Importante não deixar de contextualizar historicamente a produção de tal registro. Não só na Espanha, mas também em diversos outros países, há àqueles favoráveis à uma política emigrantista e outros contrários a tal política (anti-emigrantistas). Sendo assim ora um relato se inclina a uma posição, ora se inclina a outra.
Situación de los emigrados españoles en el Brasil
O edifício (Hospedaria), que é vastíssimo e possui aparência de um quartel, está totalmente rodeado por um muro bem alto. A via de acesso ao pátio, em cujo centro está a Hospedaria, é um portão de ferro, coberto de chapas do mesmo metal que ocultam, completamente, o interior do edifício da vista dos transeuntes.
Não me parece desnecessário registrar esses detalhes, já que servem para que tenhamos uma ideia do cuidado que se tem em evitar que os imigrantes não se comuniquem com ninguém. Cabe também mencionar que, de forma alguma, se permitem as visitas de amigos, conterrâneos ou parentes. As precauções para evitar o acesso à Hospedaria são tão rigorosas que nem mesmo eu, apesar de apelar para o caráter oficial das minhas visitas, tive a entrada liberada sem antes avisarem ao Diretor.
A Hospedaria recebe previamente, por via telegráfica da Inspeção de Imigração em Santos, a notícia da vinda dos imigrantes e assim que chegam é servida uma comida que não tem nada de boa: a que eu vi servida aos da minha expedição consistia em um arroz com umas folhas de repolho, com nenhum outro condimento além de água, sal e pimentão. Havia também pães, nem todos macios, alguns duríssimos (…).
Quanto a alimentação especial das crianças, ainda que os folhetos sobre a Hospedaria, publicados pela Secretaria de Agricultura, Comércio e Obras Públicas, façam menção ao fornecimento de leite na quantidade necessária para sua alimentação, pelo que pude observar é mais uma promessa que só se encontra no papel (…).
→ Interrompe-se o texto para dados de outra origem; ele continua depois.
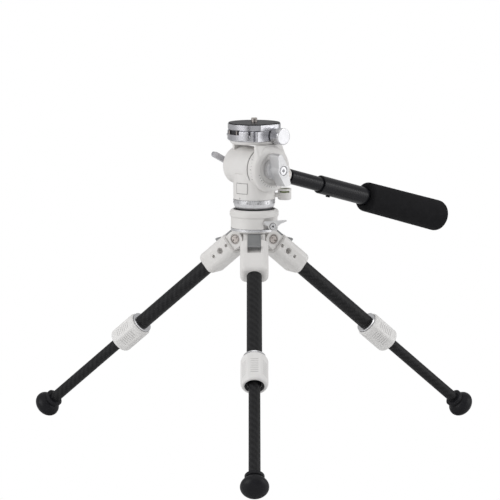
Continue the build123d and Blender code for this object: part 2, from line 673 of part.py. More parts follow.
def clamp_screws():
    low = CLAMP_Z[0]
    screws = []
    for y in CLAMP_SCREW_Y:
        screw = rod(2.0, low - 3.4, CLAMP_FLOOR_Z - 2.5, "z", (0, y))
        screw += rod(3.6, CLAMP_FLOOR_Z - 2.6, CLAMP_FLOOR_Z - 0.4, "z", (0, y))
        socket = Pos(0, y, CLAMP_FLOOR_Z - 1.8) * RegularPolygon(1.4, 6)
        screws += (screw - extrude(socket, 3)).solids()
    return Compound(screws)


def qr_plate():
    """Camera plate: a round top on a 38 mm dovetail."""
    top = rod(QR_R, DOVETAIL_Z[3], QR_TOP_Z)
    top = chamfer(top.faces().sort_by(Axis.Z)[0].edges(), 0.8)
    top &= block((-QR_R, QR_FLAT_X), (-QR_R, QR_R), (DOVETAIL_Z[3], QR_TOP_Z))
    body = top + dovetail(0, (-QR_HALF_Y, QR_HALF_Y))
    body -= block((-2.6, 2.6), (-14, 14), (0, 400)) & rod(40, 0, 334.0)
    body -= rod(CAMERA_SCREW_R + RUNNING, 300, 400)
    body -= rod(7.0 + RUNNING, 300, 336.6)
    return body


def plate_pad():
    """Rubber pad on the plate, a little smaller all round."""
    pad = rod(QR_R - 0.8, QR_TOP_Z, PAD_TOP_Z)
    pad &= block((-QR_R, QR_FLAT_X - 0.8), (-QR_R, QR_R), (QR_TOP_Z, PAD_TOP_Z))
    return pad - rod(CAMERA_SCREW_R + 0.4, 300, 400)


def camera_screw():
    """1/4"-20 screw with a coin slot in its head."""
    screw = chamfer(rod(CAMERA_SCREW_R, PAD_TOP_Z, CAMERA_SCREW_TOP).edges().sort_by(Axis.Z)[-1], 0.5)
    screw += rod(CAMERA_NECK_R, 336.0, PAD_TOP_Z) + rod(7.0, 333.4, 336.5)
    return screw - block((-8, 8), (-0.8, 0.8), (330, 334.6))


def lock_pins():
    pins = []
    for x in LOCK_PIN_X:
        pins += rod(LOCK_PIN_R, NOTCH_Z - 2, CLAMP_Z[1] - 0.4, "z", (x, LOCK_PIN_Y)).solids()
    return Compound(pins)


def build_clamp():
    keep("clamp_body", clamp_body())
    keep("clamp_jaw", clamp_jaw())
    keep("clamp_knob", clamp_knob())
    keep("clamp_screws", clamp_screws())
    keep("lock_pins", lock_pins())
    keep("qr_plate", qr_plate())
    keep("plate_pad", plate_pad())
    keep("camera_screw", camera_screw())


# ---------------------------------------------------------------- handle


def handle_mount():
    """Tongue on the hinge pin, and the plug that the inner tube is bonded to."""
    tongue = rod(HINGE_R - 0.2, -TONGUE_X, TONGUE_X, "y", (HINGE_T, 0))
    tongue += block((HINGE_T, TUBE_T[0]), (-TONGUE_X, TONGUE_X), (-5.4, 5.4))
    tongue += rod(TUBE_R - TUBE_WALL, TUBE_T[0] - 0.4, TUBE_T[0] + 18, "x")
    return tongue - rod(PIN_SHANK_R + RUNNING, -10, 10, "y", (HINGE_T, 0))


def handle_sleeve():
    start, end = SLEEVE_T
    sleeve = rod(SLEEVE_R, start, end, "x")
    sleeve = chamfer(sleeve.faces().sort_by(Axis.X)[0].edges(), 0.6)
    sleeve -= rod(TUBE_R + RUNNING, start - 1, end - 2, "x")
    return sleeve - rod(BUTTON_R + 0.1, -14, 0, "z", (BUTTON_T, 0))


def sleeve_button():
    button = rod(BUTTON_R, -SLEEVE_R - 1.4, -SLEEVE_R + 0.7, "z", (BUTTON_T, 0))
    return chamfer(button.faces().sort_by(Axis.Z)[0].edges(), 0.4)


def foam_grip():
    start, end = GRIP_T
    grip = turned(((0, start), (GRIP_R[0], start), (GRIP_R[1], end), (0, end)))
    grip = fillet(grip.faces().sort_by(Axis.X)[-1].edges(), GRIP_ROUND[1])
    grip = fillet(grip.faces().sort_by(Axis.X)[0].edges(), GRIP_ROUND[0])
    return grip - rod(SLEEVE_R, start - 1, SLEEVE_T[1], "x")


def build_handle():
    place = handle_frame()
    keep("handle_mount", place * handle_mount())
    keep("handle_tube", place * ring(TUBE_R, TUBE_R - TUBE_WALL, *TUBE_T, "x"))
    keep("handle_sleeve", place * handle_sleeve())
    keep("sleeve_button", place * sleeve_button())
    keep("foam_grip", place * foam_grip())


if __name__ == "__main__":
    os.makedirs("parts", exist_ok=True)
    build_legs()
    build_base()
    build_pan()
    build_tilt()
    build_clamp()
    build_handle()
    for node, shape in PARTS.items():
        export_step(shape, f"parts/{node}.step")
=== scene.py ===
import json
import math

import bmesh
import bpy
from mathutils import Matrix, Vector


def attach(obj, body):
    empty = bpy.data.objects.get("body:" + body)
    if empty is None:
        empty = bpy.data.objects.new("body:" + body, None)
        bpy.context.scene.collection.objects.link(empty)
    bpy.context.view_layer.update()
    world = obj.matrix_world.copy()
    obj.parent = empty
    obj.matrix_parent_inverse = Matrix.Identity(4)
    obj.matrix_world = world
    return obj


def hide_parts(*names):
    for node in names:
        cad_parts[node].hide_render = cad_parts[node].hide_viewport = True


# Looks of a table tripod with a fluid head. Metres, in the same frame as the CAD model:
# the lens points along -Y, the handle leaves towards +Y, the wing knob is on the +X side.

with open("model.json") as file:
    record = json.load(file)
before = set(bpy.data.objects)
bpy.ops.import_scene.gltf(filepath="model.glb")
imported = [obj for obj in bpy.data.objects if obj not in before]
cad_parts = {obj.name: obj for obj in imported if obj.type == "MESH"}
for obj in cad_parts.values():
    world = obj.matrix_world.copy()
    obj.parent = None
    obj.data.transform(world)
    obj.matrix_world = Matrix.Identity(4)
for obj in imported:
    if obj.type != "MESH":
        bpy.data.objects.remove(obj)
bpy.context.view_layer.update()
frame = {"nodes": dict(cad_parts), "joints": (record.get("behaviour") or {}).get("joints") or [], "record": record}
nodes = frame["nodes"]
joints = {joint["name"]: joint for joint in frame["joints"]}
LEGS = "abc"
MM = 0.001
TILT_Z = 298.0                  # height of the tilt axis, millimetres

# ------------------------------------------------------------------ camera

VIEW_AZIMUTH = math.radians(50.0)
VIEW_ELEVATION = math.radians(8.36)
VIEW_DISTANCE = 2.874
VIEW_HEIGHT = 0.2085
VIEW_SIDE = -0.0045             # the camera's axis passes just left of the tripod's
SENSOR = 36.0
LENS = 193.3
ROOM_SIDES = 0.46               # strength of the light from the room around and over the object
ROOM_TOP = 0.50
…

Os dormitórios que existem na Hospedaria são salões bem extensos, capazes de abrigar, cada um deles, cerca de 150 pessoas (com divisões para solteiros e famílias). As camas possuem armações de ferro (…) sem colchão, manta, almofada nem qualquer outro tipo de roupa, apesar de que as noites de invernos podem ser tão frias que chega a gear, como eu mesmo pude comprovar.
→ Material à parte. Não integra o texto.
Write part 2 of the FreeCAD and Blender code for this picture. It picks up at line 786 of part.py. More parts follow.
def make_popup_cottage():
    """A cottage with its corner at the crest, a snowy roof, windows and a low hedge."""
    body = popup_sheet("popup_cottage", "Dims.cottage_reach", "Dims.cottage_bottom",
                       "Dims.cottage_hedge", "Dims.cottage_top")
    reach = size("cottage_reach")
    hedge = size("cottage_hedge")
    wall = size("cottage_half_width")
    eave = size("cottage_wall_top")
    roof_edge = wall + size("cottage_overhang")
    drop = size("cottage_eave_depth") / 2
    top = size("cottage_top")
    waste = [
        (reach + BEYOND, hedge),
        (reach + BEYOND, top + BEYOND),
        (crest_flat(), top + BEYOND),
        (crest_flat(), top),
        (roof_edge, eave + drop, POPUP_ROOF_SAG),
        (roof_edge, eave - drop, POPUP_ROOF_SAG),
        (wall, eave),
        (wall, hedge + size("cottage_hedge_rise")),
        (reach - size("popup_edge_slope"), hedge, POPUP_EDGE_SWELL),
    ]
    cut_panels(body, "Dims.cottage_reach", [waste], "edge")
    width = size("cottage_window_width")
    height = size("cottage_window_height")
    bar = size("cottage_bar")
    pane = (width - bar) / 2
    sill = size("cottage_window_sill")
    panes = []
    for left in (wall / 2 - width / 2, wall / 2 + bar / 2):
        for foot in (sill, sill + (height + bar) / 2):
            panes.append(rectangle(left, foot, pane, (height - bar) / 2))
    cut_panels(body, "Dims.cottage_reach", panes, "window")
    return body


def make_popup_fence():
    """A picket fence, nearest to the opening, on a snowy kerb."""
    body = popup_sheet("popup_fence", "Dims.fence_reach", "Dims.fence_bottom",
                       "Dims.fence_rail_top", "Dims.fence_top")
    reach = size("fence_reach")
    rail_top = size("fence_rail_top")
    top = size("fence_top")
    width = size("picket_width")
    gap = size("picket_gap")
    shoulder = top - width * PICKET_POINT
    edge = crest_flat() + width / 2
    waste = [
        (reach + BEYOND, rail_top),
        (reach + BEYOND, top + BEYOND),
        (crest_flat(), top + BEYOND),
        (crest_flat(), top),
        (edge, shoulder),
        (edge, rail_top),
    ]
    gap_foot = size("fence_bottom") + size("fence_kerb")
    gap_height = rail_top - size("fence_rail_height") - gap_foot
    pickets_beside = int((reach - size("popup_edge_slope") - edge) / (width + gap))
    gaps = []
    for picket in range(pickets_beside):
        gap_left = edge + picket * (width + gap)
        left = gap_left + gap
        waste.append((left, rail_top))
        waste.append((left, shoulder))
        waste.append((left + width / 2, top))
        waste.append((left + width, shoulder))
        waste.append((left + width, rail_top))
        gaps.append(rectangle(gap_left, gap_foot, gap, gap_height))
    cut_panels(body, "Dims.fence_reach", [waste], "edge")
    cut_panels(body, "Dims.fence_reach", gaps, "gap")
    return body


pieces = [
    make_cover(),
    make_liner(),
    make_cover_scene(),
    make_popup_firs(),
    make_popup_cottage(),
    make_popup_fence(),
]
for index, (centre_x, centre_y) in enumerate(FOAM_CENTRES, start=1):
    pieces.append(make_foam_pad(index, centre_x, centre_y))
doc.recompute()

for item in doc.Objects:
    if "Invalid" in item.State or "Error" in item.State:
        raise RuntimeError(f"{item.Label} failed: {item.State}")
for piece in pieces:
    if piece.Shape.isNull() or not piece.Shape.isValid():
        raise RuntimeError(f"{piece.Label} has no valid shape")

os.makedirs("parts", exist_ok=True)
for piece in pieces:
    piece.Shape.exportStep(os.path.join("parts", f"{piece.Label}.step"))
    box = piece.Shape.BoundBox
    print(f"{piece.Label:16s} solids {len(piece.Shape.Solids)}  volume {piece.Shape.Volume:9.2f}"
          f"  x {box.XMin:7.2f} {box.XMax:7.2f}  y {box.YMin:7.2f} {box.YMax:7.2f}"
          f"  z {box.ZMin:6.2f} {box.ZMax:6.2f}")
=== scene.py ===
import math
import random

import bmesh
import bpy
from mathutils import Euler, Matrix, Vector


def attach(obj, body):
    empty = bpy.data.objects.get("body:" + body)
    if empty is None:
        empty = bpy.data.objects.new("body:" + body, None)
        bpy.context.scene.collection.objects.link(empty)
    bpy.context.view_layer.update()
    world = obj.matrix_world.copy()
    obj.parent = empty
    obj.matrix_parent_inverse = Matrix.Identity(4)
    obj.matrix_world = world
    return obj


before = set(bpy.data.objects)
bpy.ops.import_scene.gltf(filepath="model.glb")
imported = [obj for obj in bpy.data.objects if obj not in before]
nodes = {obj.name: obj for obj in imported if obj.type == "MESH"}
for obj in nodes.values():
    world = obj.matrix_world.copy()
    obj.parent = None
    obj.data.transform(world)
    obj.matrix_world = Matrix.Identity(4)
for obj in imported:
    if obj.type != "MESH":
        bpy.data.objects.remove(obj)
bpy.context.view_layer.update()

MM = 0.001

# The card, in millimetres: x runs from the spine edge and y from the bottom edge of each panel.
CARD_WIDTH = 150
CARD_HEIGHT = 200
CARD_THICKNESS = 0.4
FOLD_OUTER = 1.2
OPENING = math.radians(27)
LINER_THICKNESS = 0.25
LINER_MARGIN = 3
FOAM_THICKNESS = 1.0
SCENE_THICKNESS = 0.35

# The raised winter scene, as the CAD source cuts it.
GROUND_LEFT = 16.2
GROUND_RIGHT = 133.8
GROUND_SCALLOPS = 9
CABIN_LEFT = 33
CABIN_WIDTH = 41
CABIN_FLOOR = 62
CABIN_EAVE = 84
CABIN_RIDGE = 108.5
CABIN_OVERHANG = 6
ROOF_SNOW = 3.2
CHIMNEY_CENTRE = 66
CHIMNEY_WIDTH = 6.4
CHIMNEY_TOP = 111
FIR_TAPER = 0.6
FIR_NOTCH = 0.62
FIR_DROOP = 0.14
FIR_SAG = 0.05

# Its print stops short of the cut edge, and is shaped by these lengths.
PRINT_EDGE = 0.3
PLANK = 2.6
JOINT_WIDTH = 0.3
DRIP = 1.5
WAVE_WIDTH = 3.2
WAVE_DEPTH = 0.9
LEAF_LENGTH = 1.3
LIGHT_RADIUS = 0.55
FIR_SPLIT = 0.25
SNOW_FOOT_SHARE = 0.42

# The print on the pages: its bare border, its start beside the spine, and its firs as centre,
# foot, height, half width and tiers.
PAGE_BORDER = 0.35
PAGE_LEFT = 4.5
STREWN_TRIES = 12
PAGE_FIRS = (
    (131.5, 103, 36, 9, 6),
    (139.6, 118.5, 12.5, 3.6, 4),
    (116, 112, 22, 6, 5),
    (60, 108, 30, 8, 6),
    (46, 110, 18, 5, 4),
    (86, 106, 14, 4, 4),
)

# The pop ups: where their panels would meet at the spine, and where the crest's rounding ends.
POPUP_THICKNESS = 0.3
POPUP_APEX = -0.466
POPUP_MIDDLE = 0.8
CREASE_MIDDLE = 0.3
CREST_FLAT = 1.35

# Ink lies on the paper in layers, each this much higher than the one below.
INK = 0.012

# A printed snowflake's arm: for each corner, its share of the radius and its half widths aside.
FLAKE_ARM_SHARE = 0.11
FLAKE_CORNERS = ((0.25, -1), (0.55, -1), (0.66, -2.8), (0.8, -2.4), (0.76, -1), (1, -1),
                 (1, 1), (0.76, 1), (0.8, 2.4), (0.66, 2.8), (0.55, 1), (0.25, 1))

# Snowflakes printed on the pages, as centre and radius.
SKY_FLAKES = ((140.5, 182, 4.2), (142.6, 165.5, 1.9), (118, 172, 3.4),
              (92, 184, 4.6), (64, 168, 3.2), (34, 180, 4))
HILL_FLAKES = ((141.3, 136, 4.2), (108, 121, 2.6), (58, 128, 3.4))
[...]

A Hospedaria possui todos os serviços: uma boa enfermaria, farmácia, instalação hidroterápica, estufa para desinfecção, sala de vacinação (…); porém, pelo que pude observar, não me parece temerária a afirmação de que tudo aquilo não tem outra função além da aparência, pois que para satisfazer meu desejo de visitar a enfermaria foi necessário arrombar a porta já que não encontraram a chave (…).
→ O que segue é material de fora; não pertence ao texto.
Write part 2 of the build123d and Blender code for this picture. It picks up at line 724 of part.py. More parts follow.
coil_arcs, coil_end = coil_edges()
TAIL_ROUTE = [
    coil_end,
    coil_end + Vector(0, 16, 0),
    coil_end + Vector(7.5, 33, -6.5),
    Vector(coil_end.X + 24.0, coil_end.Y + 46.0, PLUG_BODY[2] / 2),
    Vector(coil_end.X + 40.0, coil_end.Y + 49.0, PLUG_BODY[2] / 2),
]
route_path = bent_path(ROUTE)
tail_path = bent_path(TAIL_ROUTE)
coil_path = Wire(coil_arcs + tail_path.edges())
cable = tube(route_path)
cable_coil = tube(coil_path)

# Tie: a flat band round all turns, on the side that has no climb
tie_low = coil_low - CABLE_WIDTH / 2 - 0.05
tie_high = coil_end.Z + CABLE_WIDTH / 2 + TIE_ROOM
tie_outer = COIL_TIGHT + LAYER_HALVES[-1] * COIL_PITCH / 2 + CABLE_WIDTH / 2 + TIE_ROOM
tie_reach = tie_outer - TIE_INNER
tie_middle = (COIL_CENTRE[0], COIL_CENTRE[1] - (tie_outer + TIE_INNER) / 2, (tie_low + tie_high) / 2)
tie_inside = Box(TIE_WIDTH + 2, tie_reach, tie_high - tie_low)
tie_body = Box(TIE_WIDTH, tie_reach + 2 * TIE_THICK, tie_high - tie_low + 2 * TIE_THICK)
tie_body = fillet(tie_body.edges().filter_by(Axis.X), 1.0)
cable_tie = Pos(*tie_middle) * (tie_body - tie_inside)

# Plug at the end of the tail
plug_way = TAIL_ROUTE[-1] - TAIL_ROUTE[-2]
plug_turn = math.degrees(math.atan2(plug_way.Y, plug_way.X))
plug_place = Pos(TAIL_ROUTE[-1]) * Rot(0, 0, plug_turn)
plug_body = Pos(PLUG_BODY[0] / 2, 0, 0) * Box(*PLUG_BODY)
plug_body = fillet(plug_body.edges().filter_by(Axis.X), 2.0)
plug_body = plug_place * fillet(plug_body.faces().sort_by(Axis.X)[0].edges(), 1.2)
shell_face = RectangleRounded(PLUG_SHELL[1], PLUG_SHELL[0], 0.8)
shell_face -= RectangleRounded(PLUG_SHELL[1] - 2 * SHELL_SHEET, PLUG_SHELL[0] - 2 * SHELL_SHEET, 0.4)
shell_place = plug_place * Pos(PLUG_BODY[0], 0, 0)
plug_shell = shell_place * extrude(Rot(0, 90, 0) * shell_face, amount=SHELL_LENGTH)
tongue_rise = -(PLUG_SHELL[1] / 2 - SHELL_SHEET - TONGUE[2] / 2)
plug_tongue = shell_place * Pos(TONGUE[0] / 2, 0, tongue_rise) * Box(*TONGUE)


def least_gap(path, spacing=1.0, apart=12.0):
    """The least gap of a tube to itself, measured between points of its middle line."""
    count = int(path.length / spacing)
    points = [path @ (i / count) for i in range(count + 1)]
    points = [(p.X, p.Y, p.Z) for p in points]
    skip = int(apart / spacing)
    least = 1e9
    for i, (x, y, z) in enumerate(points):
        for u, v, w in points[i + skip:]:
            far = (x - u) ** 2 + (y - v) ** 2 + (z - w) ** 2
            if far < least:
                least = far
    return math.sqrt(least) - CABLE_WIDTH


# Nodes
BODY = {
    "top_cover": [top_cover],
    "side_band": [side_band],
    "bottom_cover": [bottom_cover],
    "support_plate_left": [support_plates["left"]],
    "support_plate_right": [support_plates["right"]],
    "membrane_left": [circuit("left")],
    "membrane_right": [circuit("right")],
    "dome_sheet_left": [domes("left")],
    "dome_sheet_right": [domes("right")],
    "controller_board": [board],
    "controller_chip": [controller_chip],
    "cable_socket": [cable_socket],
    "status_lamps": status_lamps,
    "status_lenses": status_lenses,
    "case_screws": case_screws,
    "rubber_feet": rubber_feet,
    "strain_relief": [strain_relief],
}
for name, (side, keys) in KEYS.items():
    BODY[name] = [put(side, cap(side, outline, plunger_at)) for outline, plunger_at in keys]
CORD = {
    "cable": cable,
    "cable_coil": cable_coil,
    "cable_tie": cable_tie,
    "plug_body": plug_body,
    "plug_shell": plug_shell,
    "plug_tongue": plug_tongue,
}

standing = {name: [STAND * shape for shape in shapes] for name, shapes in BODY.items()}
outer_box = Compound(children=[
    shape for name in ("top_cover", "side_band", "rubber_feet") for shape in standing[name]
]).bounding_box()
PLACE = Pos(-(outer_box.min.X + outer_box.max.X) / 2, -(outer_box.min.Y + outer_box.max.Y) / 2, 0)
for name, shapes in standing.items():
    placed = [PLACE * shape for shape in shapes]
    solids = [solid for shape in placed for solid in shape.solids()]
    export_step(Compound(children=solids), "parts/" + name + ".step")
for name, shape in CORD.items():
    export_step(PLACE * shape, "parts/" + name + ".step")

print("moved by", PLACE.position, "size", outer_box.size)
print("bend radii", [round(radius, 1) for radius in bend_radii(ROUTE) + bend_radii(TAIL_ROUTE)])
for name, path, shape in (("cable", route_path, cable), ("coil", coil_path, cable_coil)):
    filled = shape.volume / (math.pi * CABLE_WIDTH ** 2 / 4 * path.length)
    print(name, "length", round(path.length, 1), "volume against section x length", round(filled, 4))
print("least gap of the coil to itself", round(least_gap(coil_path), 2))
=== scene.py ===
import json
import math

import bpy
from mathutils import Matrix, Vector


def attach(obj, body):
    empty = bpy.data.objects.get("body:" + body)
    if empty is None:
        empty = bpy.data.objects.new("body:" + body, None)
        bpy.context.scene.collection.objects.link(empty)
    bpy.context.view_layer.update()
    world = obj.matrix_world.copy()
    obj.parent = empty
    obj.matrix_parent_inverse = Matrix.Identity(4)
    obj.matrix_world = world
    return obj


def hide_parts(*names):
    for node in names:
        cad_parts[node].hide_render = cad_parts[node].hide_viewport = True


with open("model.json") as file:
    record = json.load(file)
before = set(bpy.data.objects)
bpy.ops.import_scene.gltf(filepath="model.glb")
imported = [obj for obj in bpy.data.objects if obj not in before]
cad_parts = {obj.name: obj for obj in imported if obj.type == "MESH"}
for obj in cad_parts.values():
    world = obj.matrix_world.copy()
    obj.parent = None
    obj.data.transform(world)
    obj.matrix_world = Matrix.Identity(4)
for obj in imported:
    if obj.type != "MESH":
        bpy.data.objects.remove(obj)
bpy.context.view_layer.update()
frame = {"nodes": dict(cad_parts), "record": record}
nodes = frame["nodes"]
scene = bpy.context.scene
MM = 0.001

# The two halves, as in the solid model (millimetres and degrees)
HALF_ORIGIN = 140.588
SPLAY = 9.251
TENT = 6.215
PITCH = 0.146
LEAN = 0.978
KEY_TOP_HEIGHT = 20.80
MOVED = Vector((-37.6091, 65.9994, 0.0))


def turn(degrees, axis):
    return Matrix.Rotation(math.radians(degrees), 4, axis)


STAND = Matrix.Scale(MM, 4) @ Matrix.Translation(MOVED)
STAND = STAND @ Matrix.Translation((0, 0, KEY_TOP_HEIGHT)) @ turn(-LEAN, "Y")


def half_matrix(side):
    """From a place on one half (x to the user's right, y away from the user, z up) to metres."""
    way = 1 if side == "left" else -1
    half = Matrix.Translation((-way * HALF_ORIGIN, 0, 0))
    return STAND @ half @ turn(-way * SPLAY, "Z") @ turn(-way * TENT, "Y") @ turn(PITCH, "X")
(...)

Ao ingressarem (imigrantes) na Hospedaria o médico não pratica o devido reconhecimento. No dia seguinte colocou um enfermeiro em seu lugar e como desculpa me disse que aquele subalterno era homem de grande experiência e excelente “olho clínico” (…).
Nove crianças com sarampo, no auge da enfermidade, entraram na Hospedaria no dia seguinte. Às onze da manhã estavam todas nos braços de suas mães, em meio aos demais indivíduos, e nenhuma medida foi tomada – nem a mais ligeira precaução – para evitar o contágio (…).
Cabe ainda ressaltar o que sucedeu com uma pobre mulher (grávida), mãe de um dos meninos com sarampo. Esta, como todas as mães das crianças doentes, devia acompanhar seu filho até o Hospital de Isolamento; entretanto, por apresentar alguns sintomas do parto, foi mandada de volta para a Hospedaria pelo Diretor do estabelecimento, apesar dos protestos das enfermeiras (…). No final das contas aquela infeliz mulher deu à luz no pátio da Hospedaria (…) e sem nenhuma assistência além de um companheiro de viagem, vizinho do mesmo povoado de origem da mulher. Poucos dias depois ela morreu de infecção. E que fique registrado que em São Paulo há, para esses casos, uma magnífica casa de maternidade.
[1] Fonte: HERNÁNDEZ, R. J; LUXÁN, A. B. Pasajeros de Tercera Clase. 2. Ed. Madrid: Ministerio de Trabajo, Migraciones y Seguridad Social, 2019.